Como de costume, o presidente mentiu, porque a maioria dos estados da região não é governada pelo PT. Para verificar a falácia, basta dar um Google e ver que é mentira deslavada.
Ao contrário do que disse Bolsonaro, Lula venceu no Nordeste porque a região, historicamente negligenciada pelos governos anteriores, melhorou seus indicadores nas gestões petistas. No entanto, ao longo da administração Bolsonaro, muitas dessas políticas foram desmontadas.
Além do Bolsa Família, que contribuiu para tirar muitas famílias da linha da pobreza e do mapa da fome, os governos Lula e de Dilma Rousseff realizaram uma série de outras políticas sociais inclusivas e grandes obras de infraestrutura, que contribuíram para o desenvolvimento social e econômico na região dos nordestinos.
Entre 2003 e 2013, o Nordeste teve índice de crescimento de 4,1% ao ano, enquanto o país ficou na marca de 3,3%, de acordo com o Banco Central. Só no ano de 2012, por exemplo, a economia local cresceu o triplo da brasileira.
Em 2014, a região passou a ser a segunda maior em consumo, atrás apenas do Sudeste, e corresponde a 13,8% da economia nacional.
Dados da Pnad (Pesquisa Nacional por Amostra de Domicílios) apontam que, entre 2001 e 2012, o nordestino teve o maior ganho de renda entre todas as regiões, o que fez com a participação da base da pirâmide social caísse 66% para 45%.

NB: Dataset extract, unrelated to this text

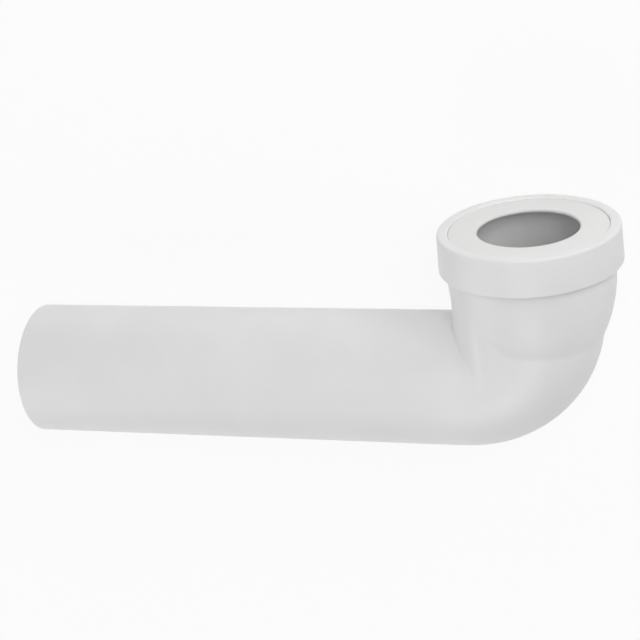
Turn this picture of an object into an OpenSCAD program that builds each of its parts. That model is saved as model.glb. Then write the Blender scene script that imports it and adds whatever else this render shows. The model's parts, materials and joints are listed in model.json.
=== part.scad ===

Tudo isso fez com que a classe média deixasse de representar apenas 28% da população nordestina em 2002, para ser 45% em 2012.
Além disso, as ações petistas no Nordeste também geraram mais empregos. Em 2002, apenas 5 milhões de nordestinos tinham emprego formal, número que subiu para 9 milhões em 2013.
Mas a mudança maior veio na inclusão social. Em 2002, quando o presidente Lula foi eleito, mais de 21,4 milhões de nordestinos viviam em situação de pobreza. Em 2012, esse número caiu para 9,6 milhões, segundo estudo da Fundação Perseu Abramo, com base em dados do IBGE (Instituto Brasileiro de Geografia e Estatística).
Outra pesquisa divulgada no Fórum Brasil Regional, em junho de 2015, aponta que o Nordeste responde por 61% na redução da pobreza no país entre 2003 e 2013.